Salzburg is small enough to walk most everything. The buses cover the rest. Skip the rental car - the old town is car-free anyway.
Between cities: the Railjet from Vienna to Salzburg runs hourly, takes 2.5 hours, and kids under 14 ride free with a paying adult. Book through OBB Konnex or Trainline 4 weeks out for the lowest fares.
Where to Stay
Vienna: Innere Stadt (1st district) is central and walkable but expensive. Try the 7th, 8th, or 9th district for charming, quieter, much-better-priced apartments.
Salzburg: stay on the Old Town side of the river (right bank) for walking access to all the markets. Look for an apartment with a small kitchen - hotel breakfasts are wonderful but not every meal needs to be eaten out.
What to Pack Beyond the Layers
- Insulated kids water bottles - cold air dehydrates kids without them realizing it
- A travel journal with stickers - the long indoor afternoons need a low-key activity
- Hand warmers (single-use kind) - tucked into mittens for the night markets
- A change of socks per kid in your day bag - wet socks ruin a day fast
- Travel-size moisturizer or sunscreen - winter sun off snow burns faces, the air dries skin
- A small flashlight per kid - the markets after dark are wondrous, and a tiny flashlight makes them feel like adventurers
The Mood You Are Building
Vienna and Salzburg in Christmas season are not about checking boxes. They are about a mood your kids will remember as the most magical thing you ever did with them. The lights on the Karlskirche.
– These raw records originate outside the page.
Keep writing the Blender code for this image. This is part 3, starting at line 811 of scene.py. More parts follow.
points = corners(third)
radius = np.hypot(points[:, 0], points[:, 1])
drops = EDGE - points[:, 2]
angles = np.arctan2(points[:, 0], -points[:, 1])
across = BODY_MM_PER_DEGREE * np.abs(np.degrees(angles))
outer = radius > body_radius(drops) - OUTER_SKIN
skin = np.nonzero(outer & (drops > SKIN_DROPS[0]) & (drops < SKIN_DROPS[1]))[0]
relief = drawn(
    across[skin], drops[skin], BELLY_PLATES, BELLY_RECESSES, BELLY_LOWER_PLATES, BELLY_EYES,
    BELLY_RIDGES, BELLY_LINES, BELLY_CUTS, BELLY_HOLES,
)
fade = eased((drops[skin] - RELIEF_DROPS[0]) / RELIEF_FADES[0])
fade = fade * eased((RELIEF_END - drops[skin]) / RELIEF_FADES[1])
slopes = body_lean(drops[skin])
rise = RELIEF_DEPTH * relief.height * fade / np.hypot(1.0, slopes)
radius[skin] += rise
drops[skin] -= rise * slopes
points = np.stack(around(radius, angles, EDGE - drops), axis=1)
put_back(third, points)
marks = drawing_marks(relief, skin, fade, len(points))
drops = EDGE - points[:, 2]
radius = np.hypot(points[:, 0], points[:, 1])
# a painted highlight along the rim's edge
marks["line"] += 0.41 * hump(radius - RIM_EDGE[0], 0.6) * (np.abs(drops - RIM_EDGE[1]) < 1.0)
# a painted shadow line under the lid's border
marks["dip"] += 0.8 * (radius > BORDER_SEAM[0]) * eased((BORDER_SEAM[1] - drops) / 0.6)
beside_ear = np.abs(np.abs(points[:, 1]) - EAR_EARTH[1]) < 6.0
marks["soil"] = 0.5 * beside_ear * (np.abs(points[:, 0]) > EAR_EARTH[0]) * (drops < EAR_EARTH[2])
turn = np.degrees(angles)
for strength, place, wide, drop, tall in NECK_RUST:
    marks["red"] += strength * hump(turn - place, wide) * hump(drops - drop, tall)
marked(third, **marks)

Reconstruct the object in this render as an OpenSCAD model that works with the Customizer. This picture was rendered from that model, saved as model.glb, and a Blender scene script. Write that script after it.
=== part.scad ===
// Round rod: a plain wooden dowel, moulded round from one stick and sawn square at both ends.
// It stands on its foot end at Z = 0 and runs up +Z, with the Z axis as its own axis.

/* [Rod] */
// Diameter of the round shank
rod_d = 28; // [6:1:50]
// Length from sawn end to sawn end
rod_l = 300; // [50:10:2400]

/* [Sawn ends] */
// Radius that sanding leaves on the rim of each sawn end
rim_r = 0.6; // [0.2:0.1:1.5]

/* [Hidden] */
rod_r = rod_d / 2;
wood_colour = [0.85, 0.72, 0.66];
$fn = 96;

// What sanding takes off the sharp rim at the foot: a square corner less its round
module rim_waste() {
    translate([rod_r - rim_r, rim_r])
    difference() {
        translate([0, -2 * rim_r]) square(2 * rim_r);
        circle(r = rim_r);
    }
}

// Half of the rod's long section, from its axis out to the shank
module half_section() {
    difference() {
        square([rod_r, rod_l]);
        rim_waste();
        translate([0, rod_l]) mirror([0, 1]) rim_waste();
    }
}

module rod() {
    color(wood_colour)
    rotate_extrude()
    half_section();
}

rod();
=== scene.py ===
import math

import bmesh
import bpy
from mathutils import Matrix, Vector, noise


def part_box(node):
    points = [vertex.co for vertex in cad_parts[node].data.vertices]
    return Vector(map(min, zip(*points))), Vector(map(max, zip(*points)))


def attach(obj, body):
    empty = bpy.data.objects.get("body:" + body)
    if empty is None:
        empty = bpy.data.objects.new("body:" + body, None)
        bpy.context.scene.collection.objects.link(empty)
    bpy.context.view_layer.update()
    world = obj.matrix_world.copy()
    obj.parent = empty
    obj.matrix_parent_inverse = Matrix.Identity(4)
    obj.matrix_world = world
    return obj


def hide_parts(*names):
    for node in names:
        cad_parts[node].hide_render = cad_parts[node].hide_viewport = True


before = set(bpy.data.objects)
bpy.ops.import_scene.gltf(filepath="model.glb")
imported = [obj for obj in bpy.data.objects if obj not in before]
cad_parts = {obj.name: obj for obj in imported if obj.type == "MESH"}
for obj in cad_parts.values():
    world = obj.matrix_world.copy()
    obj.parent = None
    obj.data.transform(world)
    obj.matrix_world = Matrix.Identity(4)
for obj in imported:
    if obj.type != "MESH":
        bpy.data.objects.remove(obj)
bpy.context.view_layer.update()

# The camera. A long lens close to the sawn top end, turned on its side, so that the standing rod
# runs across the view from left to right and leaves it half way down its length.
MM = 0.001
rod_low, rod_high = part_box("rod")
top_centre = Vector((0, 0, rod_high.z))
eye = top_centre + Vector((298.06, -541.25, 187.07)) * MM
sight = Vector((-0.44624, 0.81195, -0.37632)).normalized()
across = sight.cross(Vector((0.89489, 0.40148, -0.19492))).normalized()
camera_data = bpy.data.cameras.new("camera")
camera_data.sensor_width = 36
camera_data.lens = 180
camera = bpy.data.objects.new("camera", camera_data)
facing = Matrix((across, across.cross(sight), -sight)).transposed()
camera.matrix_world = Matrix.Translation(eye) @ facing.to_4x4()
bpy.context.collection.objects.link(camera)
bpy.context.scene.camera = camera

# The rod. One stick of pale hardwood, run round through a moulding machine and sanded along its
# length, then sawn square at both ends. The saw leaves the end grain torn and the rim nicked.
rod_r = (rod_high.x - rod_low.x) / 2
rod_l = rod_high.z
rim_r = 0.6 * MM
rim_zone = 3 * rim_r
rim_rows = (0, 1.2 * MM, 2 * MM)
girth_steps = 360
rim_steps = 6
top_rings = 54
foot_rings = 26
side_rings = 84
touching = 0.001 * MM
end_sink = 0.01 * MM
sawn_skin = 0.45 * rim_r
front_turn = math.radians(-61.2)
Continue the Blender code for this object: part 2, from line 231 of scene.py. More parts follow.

The trumpet from the Hohensalzburg fortress at sundown. The carousel at Rathausplatz spinning while it snows. The little ceramic mug of hot chocolate they get to keep.
Pack warm, pace slow, build in afternoon naps, and accept that one of three nights will end early because somebody is melting down. The other two nights will be the stuff of family legend.